ただし、この御朱印は成就院が特別一般公開している期間中でのみ授与することのできる期間限定の御朱印になります。
※注意※成就院の御朱印はすでに紙に墨書きされた御朱印になります。
- 冥加料(値段):300円
「大悲閣」の意味
まず「大悲閣」の「大悲」とは「慈悲(じひ)」のことを指し、「大いなる慈悲」の意味合いがあるとされています。
つまりこれは、ご本尊の太っ腹な慈悲の心のことを表現している言葉です。
一方、「閣」とは、大いなる慈悲を持ったご本尊さまを安置して護る堂舎(建物)という意味合いがあります。
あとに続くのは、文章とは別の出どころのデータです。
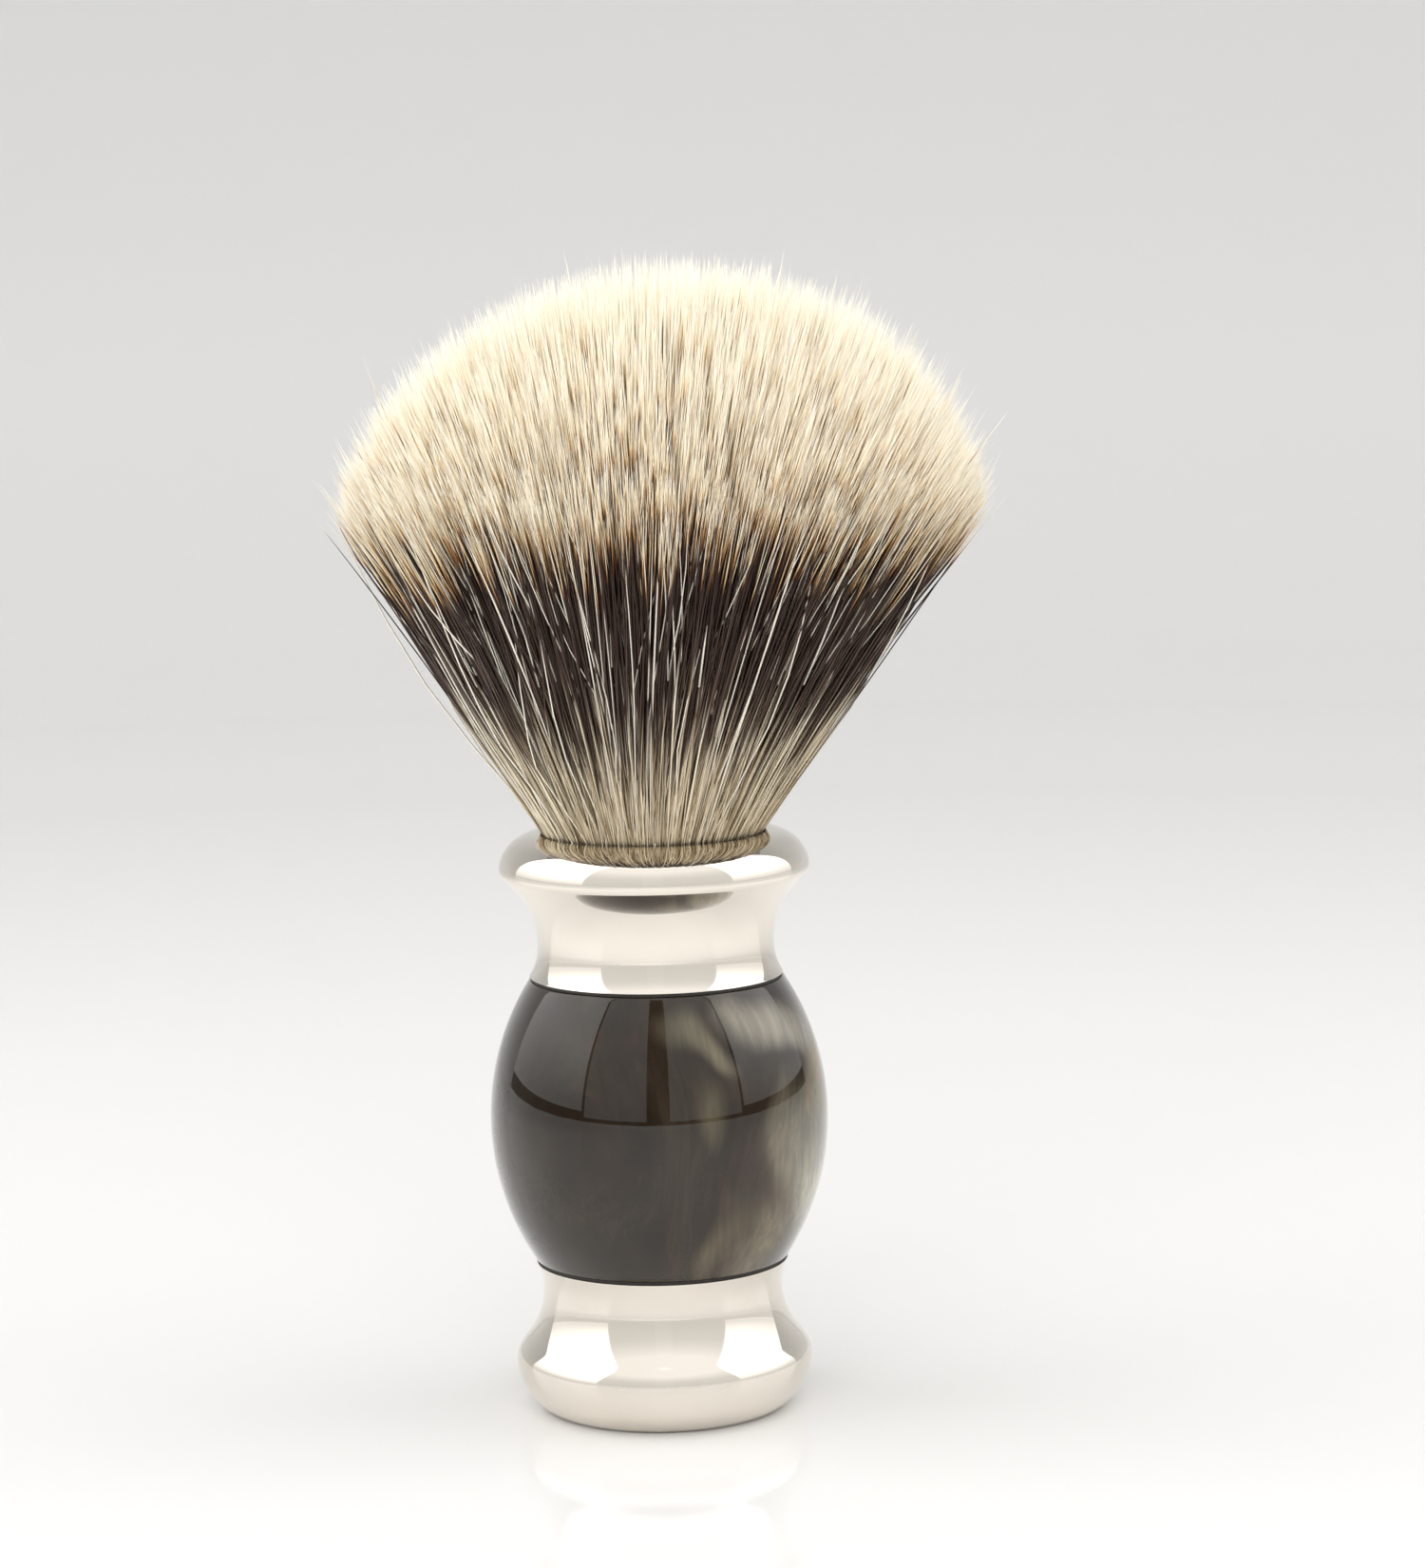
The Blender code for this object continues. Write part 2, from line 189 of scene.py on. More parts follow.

「慈悲」とは、「許す心」でもあり、「寛大になれる心」でもあります。
この御朱印を授かった後は是非!「大いなる慈悲」の言葉の真意を自らの身に置き換えて、目先の利益のみの付き合いをするのではなく、人の意見に耳を傾け、許す寛大な心をもって日々勤しんでください。
そうすることで自ずと自らの周りに人が集うようになり、今よりきっと楽しいひとときが訪れるようになるかも知れません。ウフ
清水寺の御朱印の種類や値段に関しては以下の別ページにてご紹介しています。
清水寺・成就院の場所(地図)
清水寺の成就院は仁王門を抜けて、随求堂の左手前の階段を降りた先に並ぶ中興堂・春日社の向こう側の参道を直進した先に位置します。
どうしても成就院の庭園を特別一般公開の時期以外に拝観したい場合は、往復はがきを用意して2週間以上前に清水寺へ郵送することで拝観が可能です。